=== TASK PROMPT ===
Please repeat, exactly and with nothing added, the lines running from the line that contains "0, blowerY, blowerZ);" to the line that contains "cad_parts[node].hide_render = cad_parts[node].hide_viewport", both lines included.

=== GIVEN MATERIAL ===
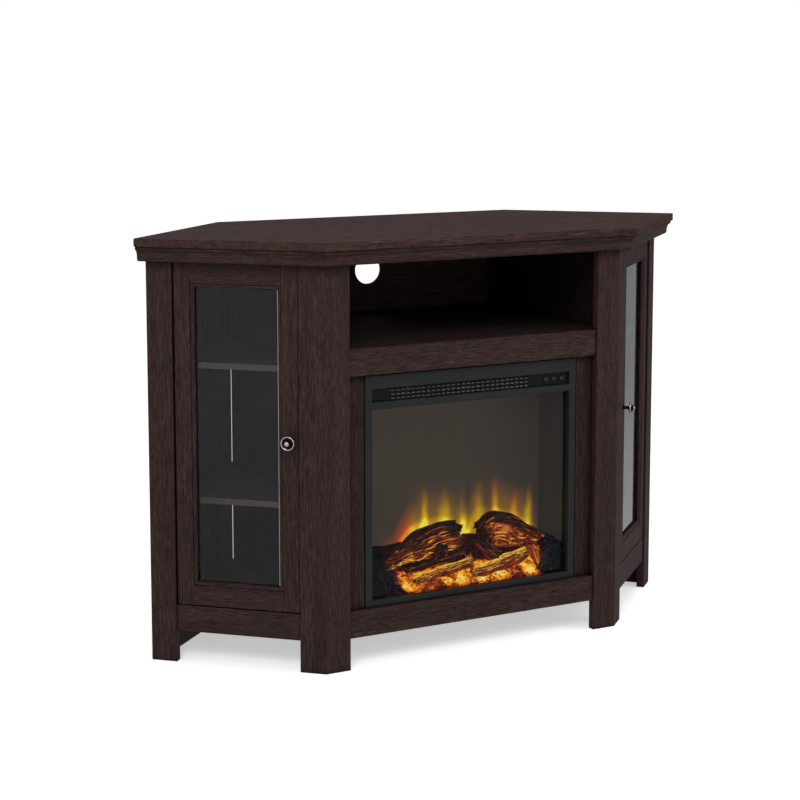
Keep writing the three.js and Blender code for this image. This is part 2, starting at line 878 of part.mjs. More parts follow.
function controlPanel() {
  const half = openingHalf - seam;
  const low = panelBottom + seam;
  const high = panelTop - seam;
  const flangeFront = frameDepth + seam;
  const flangeBack = flangeFront + panelSheet;
  const wide = half + panelFlange;
  let panel = joined(
    block(-half, half, panelSetback, flangeBack, low, high),
    block(-wide, wide, flangeFront, flangeBack, low - panelFlange, high + panelFlange),
  );
  const hollow = block(
    panelSheet - half,
    half - panelSheet,
    panelSetback + panelSheet,
    flangeBack + cutPast,
    low + panelSheet,
    high - panelSheet,
  );
  panel = panel.subtract(solid(hollow));
  for (let row = 0; row < louvreRows; row += 1) {
    const z = buttonHeight + (row - (louvreRows - 1) / 2) * louvreRowPitch;
    for (let column = 0; column < louvreColumns; column += 1) {
      const x = louvreMiddle + (column - (louvreColumns - 1) / 2) * louvrePitch;
      const slot = block(
        x - louvreWidth / 2,
        x + louvreWidth / 2,
        panelSetback - cutPast,
        panelSetback + panelSheet + cutPast,
        z - louvreHeight / 2,
        z + louvreHeight / 2,
      );
      panel = panel.subtract(solid(slot));
    }
  }
  for (let index = 0; index < 3; index += 1) {
    const hole = rod(
      buttonDiameter + 2 * seam,
      new THREE.Vector3(buttonX(index), panelSetback - cutPast, buttonHeight),
      new THREE.Vector3(buttonX(index), panelSetback + panelSheet + cutPast, buttonHeight),
      buttonSides,
    );
    panel = panel.subtract(solid(hole));
  }
  return panel;
}

addPiece(insert, "grille_panel", controlPanel(), blackPlastic);

// Push button: a domed cap on a collar that the panel keeps in
function buttonForm() {
  const radius = buttonDiameter / 2;
  const collarFront = -(panelSheet + seam);
  return new THREE.LatheGeometry(
    [
      new THREE.Vector2(0, collarFront - buttonCollar),
      new THREE.Vector2(buttonCollarDiameter / 2, collarFront - buttonCollar),
      new THREE.Vector2(buttonCollarDiameter / 2, collarFront),
      new THREE.Vector2(radius, collarFront),
      new THREE.Vector2(radius, buttonProud - buttonRound),
      new THREE.Vector2(radius - buttonRound, buttonProud),
      new THREE.Vector2(0, buttonProud),
    ],
    buttonSides,
  ).rotateX(Math.PI);
}

["power", "flame", "heat"].forEach((name, index) => {
  const x = buttonX(index);
  addPiece(insert, `${name}_button`, buttonForm(), blackPlastic, x, panelSetback, buttonHeight);
});

// Sheet-metal case: a box open to the front behind a flange, with a deck between fire and heater
const caseFront = glassBack + seam;
const caseBack = caseFront + caseDepth;
const caseHalf = insertWidth / 2 - caseInset;
const caseInner = caseHalf - sheet;
const caseTop = frameHeight - caseTopDrop;
const deckHeight = glassTop + deckRise;
const deckTop = deckHeight + sheet;
const screenFront = caseFront + screenSetback;
const spindleBack = screenFront + screenThickness + spindleBehindScreen;

function cross(x, diameter, y, z, length) {
  return rod(diameter, new THREE.Vector3(x, y, z), new THREE.Vector3(x + length, y, z), roundSides);
}

function fireboxCase() {
  const flangeHalf = caseHalf + flangeReach;
  let body = joined(
    block(-caseHalf, caseHalf, caseFront, caseBack, 0, caseTop),
    block(-flangeHalf, flangeHalf, caseFront, caseFront + sheet, 0, frameHeight - frameRound),
  );
  const fire = block(-caseInner, caseInner, caseFront - cutPast, caseBack - sheet, sheet, deckHeight);
  const heater = block(
    -caseInner,
    caseInner,
    caseFront - cutPast,
    caseBack - sheet,
    deckTop,
    caseTop - sheet,
  );
  body = body.subtract(solid(fire)).subtract(solid(heater));
  const ventMiddle = (deckTop + caseTop) / 2;
  for (let index = 0; index < ventCount; index += 1) {
    const x = (index - (ventCount - 1) / 2) * ventPitch;
    const vent = block(
      x - ventWidth / 2,
      x + ventWidth / 2,
      caseBack - sheet - cutPast,
      caseBack + cutPast,
      ventMiddle - ventHeight / 2,
      ventMiddle + ventHeight / 2,
    );
    body = body.subtract(solid(vent));
  }
  const glandHole = rod(
    glandDiameter + 2 * seam,
    new THREE.Vector3(caseHalf - glandInset, caseBack - sheet - cutPast, glandHeight),
    new THREE.Vector3(caseHalf - glandInset, caseBack + cutPast, glandHeight),
    glandSides,
  );
  const bearing = cross(
    -caseHalf - cutPast,
    spindleDiameter + 2 * seam,
    spindleBack,
    spindleHeight,
    2 * cutPast + sheet,
  );
  return body.subtract(solid(glandHole)).subtract(solid(bearing));
}

addPiece(insert, "firebox_case", fireboxCase(), blackSteel);

// Cord gland: a bushing snapped into the back of the case, with its bore for the cord
function glandForm() {
  const neck = glandDiameter / 2;
  const head = glandHeadDiameter / 2;
  return new THREE.LatheGeometry(
    [
      new THREE.Vector2(glandBore / 2, -sheet - glandHead),
      new THREE.Vector2(neck, -sheet - glandHead),
      new THREE.Vector2(neck, seam),
      new THREE.Vector2(head, seam),
      new THREE.Vector2(head - glandChamfer, seam + glandHead),
      new THREE.Vector2(glandBore / 2, seam + glandHead),
      new THREE.Vector2(glandBore / 2, -sheet - glandHead),
    ],
    glandSides,
  );
}

addPiece(insert, "cord_gland", glandForm(), blackPlastic, caseHalf - glandInset, caseBack, glandHeight);

const screen = block(
  seam - caseInner,
  caseInner - seam,
  screenFront,
  screenFront + screenThickness,
  sheet + seam,
  deckHeight - seam,
);
addPiece(insert, "flame_screen", screen, screenPlastic);

// A log is a cylinder bent along an arc in X and Z, with bark ridges that wander round it.
// Its places are shares: x and y of the log field, z of the height of the screen.
const logField = caseInner;
const fieldDepth = screenFront - caseFront;

function logForm({ start, end, rise, depth, girth, taper, twist, grow = 0 }) {
  const from = new THREE.Vector2(start[0] * logField, start[1] * deckHeight);
  const to = new THREE.Vector2(end[0] * logField, end[1] * deckHeight);
  const run = new THREE.Vector2().subVectors(to, from);
  const up = new THREE.Vector2(-run.y, run.x).normalize();
  const yMiddle = caseFront + depth * fieldDepth;
  return mapped(new THREE.CylinderGeometry(1, 1, 1, logSides, logColumns), (x, y, z) => {
    const along = 0.5 - y;
    const angle = Math.atan2(z, x);
    const bow = rise * deckHeight * Math.sin(Math.PI * along);
    const width = girth * deckHeight * (1 - taper * Math.abs(2 * along - 1) ** 3);
    const around = Math.sin(barkRidgeCount * angle + twist * along);
    const ridge = barkRidge * around * Math.cos(barkBreaks * along + twist);
    const reach = Math.hypot(x, z) * (width + ridge + grow);
    const ends = grow * (2 * along - 1);
    const lift = bow + reach * Math.cos(angle);
    const step = along + ends / run.length();
    return [
      from.x + run.x * step + up.x * lift,
      yMiddle + reach * Math.sin(angle),
      from.y + run.y * step + up.y * lift,
    ];
  });
}

const logShares = {
  log_left: {
    start: [-0.65, 0.16],
    end: [-0.01, 0.26],
    rise: 0.035,
    depth: 0.58,
    girth: 0.07,
    taper: 0.5,
    twist: 2,
  },
  log_right: {
    start: [0.24, 0.28],
    end: [0.9, 0.185],
    rise: 0.05,
    depth: 0.6,
    girth: 0.082,
    taper: 0.45,
    twist: 4,
  },
};
const frontLogShares = [
  {
    start: [-0.49, 0.08],
    end: [0.09, 0.11],
    rise: 0.012,
    depth: 0.36,
    girth: 0.034,
    taper: 0.35,
    twist: 1,
  },
  {
    start: [0.08, 0.075],
    end: [0.66, 0.125],
    rise: 0.01,
    depth: 0.33,
    girth: 0.036,
    taper: 0.35,
    twist: 5,
  },
  {
    start: [0.1, 0.22],
    end: [0.42, 0.17],
    rise: 0.01,
    depth: 0.62,
    girth: 0.045,
    taper: 0.25,
    twist: 3,
  },
];

// Ember bed: one moulding that climbs towards the screen, with lumps and raised ends
function emberBed() {
  const half = caseInner - seam;
  const front = caseFront + bedGap;
  const back = screenFront - seam;
  const base = sheet + seam;
  const slab = new THREE.BoxGeometry(2 * half, back - front, 1, bedColumns, bedRows, 1);
  const bed = mapped(slab, (x, y, z) => {
    const depth = (y + (back - front) / 2) / (back - front);
    const wave = Math.sin((2 * Math.PI * x) / emberPitch);
    const lump = emberLump * wave * Math.cos((2 * Math.PI * y) / emberRowPitch + x / emberPitch);
    const rim = THREE.MathUtils.smoothstep(Math.abs(x), half - bedSideWidth, half - bedSideWidth / 3);
    const crest = THREE.MathUtils.lerp(bedFront, bedBack, depth ** 2) + lump * (1 - rim) * depth;
    const height = THREE.MathUtils.lerp(crest, Math.max(crest, bedSide), rim * Math.min(1, depth * 2));
    return [x, y + (front + back) / 2, z > 0 ? height : base];
  });
  let moulding = solid(bed);
  for (const shares of frontLogShares) moulding = moulding.add(solid(logForm(shares)));
  for (const shares of Object.values(logShares)) {
    moulding = moulding.subtract(solid(logForm({ ...shares, grow: seam })));
  }
  // The seats of the logs can leave loose crumbs of a front log, which fall away
  const [largest] = moulding.decompose().sort((a, b) => b.volume() - a.volume());
  return largest;
}

addPiece(insert, "ember_bed", emberBed(), emberResin);
addPiece(insert, "log_left", logForm(logShares.log_left), logResin);
addPiece(insert, "log_right", logForm(logShares.log_right), logResin);

// Flicker spindle: a thin shaft with reflecting flaps, from a hole in the case to its motor
const motorFace = caseInner - seam - motorLength;
const shaftStart = -caseHalf;
const shaftEnd = motorFace - motorBoss - seam;

function flickerSpindle() {
  let spindle = solid(cross(shaftStart, spindleDiameter, 0, 0, shaftEnd - shaftStart));
  const pitch = (shaftEnd + caseInner - 2 * flapReach) / flapCount;
  for (let index = 0; index < flapCount; index += 1) {
    const x = flapReach - caseInner + (index + 0.5) * pitch;
    const flap = new THREE.BoxGeometry(flapLength, flapThickness, 2 * flapReach)
      .rotateX((index * Math.PI) / 3)
      .translate(x, 0, 0);
    spindle = spindle.add(solid(flap));
  }
  return spindle;
}

addPiece(insert, "flame_spindle", flickerSpindle(), steel, 0, spindleBack, spindleHeight);

const spindleMotor = joined(
  cross(motorFace, motorDiameter, 0, 0, motorLength),
  cross(motorFace - motorBoss, motorBossDiameter, 0, 0, motorBoss + motorLength / 2),
);
addPiece(insert, "spindle_motor", spindleMotor, blackPlastic, 0, spindleBack, spindleHeight);

// Heater duct: an open-fronted sheet channel on the deck, whose ends carry the blower
const ductFoot = deckTop + seam;
const ductTop = caseTop - sheet - seam;
const ductFront = caseFront + ductFrontGap;
const blowerY = ductFront + ductDepth / 2;
const blowerZ = (ductFoot + ductTop) / 2;

function heaterDuct() {
  const half = ductWidth / 2;
  const channel = solid(block(-half, half, ductFront, ductFront + ductDepth, ductFoot, ductTop));
  const hollow = block(
    sheet - half,
    half - sheet,
    ductFront - cutPast,
    ductFront + ductDepth - sheet,
    ductFoot + sheet,
    ductTop - sheet,
  );
  const shaftHole = cross(
    -half - cutPast,
    spindleDiameter + 2 * seam,
    blowerY,
    blowerZ,
    ductWidth + 2 * cutPast,
  );
  return channel.subtract(solid(hollow)).subtract(solid(shaftHole));
}

addPiece(insert, "heater_duct", heaterDuct(), steel);

// Blower: a drum of curved-in blades between two end discs on one shaft
function blowerWheel() {
  const half = ductWidth / 2 - blowerPlay;
  let wheel = joined(
    cross(-ductWidth / 2, spindleDiameter, 0, 0, ductWidth),
    cross(-half, blowerDiameter, 0, 0, sheet),
    cross(half - sheet, blowerDiameter, 0, 0, sheet),
  );
  const rim = blowerDiameter / 2 - bladeWidth / 2 - bladeThickness;
  for (let index = 0; index < blowerBlades; index += 1) {
    const reach = half - sheet / 2;
    const blade = new THREE.BoxGeometry(2 * reach, bladeThickness, bladeWidth)
      .rotateX(Math.PI / 6)
      .translate(0, 0, rim)
      .rotateX((2 * Math.PI * index) / blowerBlades);
    wheel = wheel.add(solid(blade));
  }
  return wheel;
}

addPiece(insert, "blower_wheel", blowerWheel(), steel, 0, blowerY, blowerZ);

export default stand;
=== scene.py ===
import math

import bmesh
import bpy
from mathutils import Matrix, Vector, noise


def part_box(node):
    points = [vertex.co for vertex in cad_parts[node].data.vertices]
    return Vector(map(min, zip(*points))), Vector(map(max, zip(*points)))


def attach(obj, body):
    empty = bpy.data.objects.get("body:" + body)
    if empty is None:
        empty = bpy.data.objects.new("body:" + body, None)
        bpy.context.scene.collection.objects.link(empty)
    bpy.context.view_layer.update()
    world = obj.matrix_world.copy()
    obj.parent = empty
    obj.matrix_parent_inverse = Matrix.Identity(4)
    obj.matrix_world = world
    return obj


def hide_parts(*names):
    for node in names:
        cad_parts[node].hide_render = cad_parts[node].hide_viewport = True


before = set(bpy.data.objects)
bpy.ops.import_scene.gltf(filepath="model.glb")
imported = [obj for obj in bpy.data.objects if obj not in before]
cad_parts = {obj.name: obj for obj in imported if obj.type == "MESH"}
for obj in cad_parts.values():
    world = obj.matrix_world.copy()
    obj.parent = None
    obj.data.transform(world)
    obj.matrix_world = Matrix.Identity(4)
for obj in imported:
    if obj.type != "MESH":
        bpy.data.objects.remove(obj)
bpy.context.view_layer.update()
scene = bpy.context.scene
scene.view_settings.view_transform = "Standard"

# Camera: left of the middle and a little above the top panel, as in the photograph.
# The small shift holds the photograph's framing, with the cabinet below the lens axis.
camera = bpy.data.objects.new("camera", bpy.data.cameras.new("camera"))
scene.collection.objects.link(camera)
scene.camera = camera
camera.location = (-1.8002, -3.2803, 1.1398)
camera.rotation_euler = (math.radians(90 - 7.405), 0, math.radians(-28.04))
camera.data.sensor_width = 36
camera.data.lens = 84.75
camera.data.shift_y = -0.12


# Studio: a pale floor that runs out to a white surround, one large soft lamp high at the front
# left and a weaker one at the right, at a level where colours come out about as written.
# What the glass and the finishes reflect is dimmer towards the right, as in a room lit from the left.
def linear(hex_color):
    """An sRGB hex colour as linear red, green, blue and alpha."""
    values = [int(hex_color[i : i + 2], 16) / 255 for i in (1, 3, 5)]
    return [v / 12.92 if v <= 0.04045 else ((v + 0.055) / 1.055) ** 2.4 for v in values] + [1.0]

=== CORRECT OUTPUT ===
addPiece(insert, "blower_wheel", blowerWheel(), steel, 0, blowerY, blowerZ);

export default stand;
=== scene.py ===
import math

import bmesh
import bpy
from mathutils import Matrix, Vector, noise


def part_box(node):
    points = [vertex.co for vertex in cad_parts[node].data.vertices]
    return Vector(map(min, zip(*points))), Vector(map(max, zip(*points)))


def attach(obj, body):
    empty = bpy.data.objects.get("body:" + body)
    if empty is None:
        empty = bpy.data.objects.new("body:" + body, None)
        bpy.context.scene.collection.objects.link(empty)
    bpy.context.view_layer.update()
    world = obj.matrix_world.copy()
    obj.parent = empty
    obj.matrix_parent_inverse = Matrix.Identity(4)
    obj.matrix_world = world
    return obj


def hide_parts(*names):
    for node in names:
        cad_parts[node].hide_render = cad_parts[node].hide_viewport = True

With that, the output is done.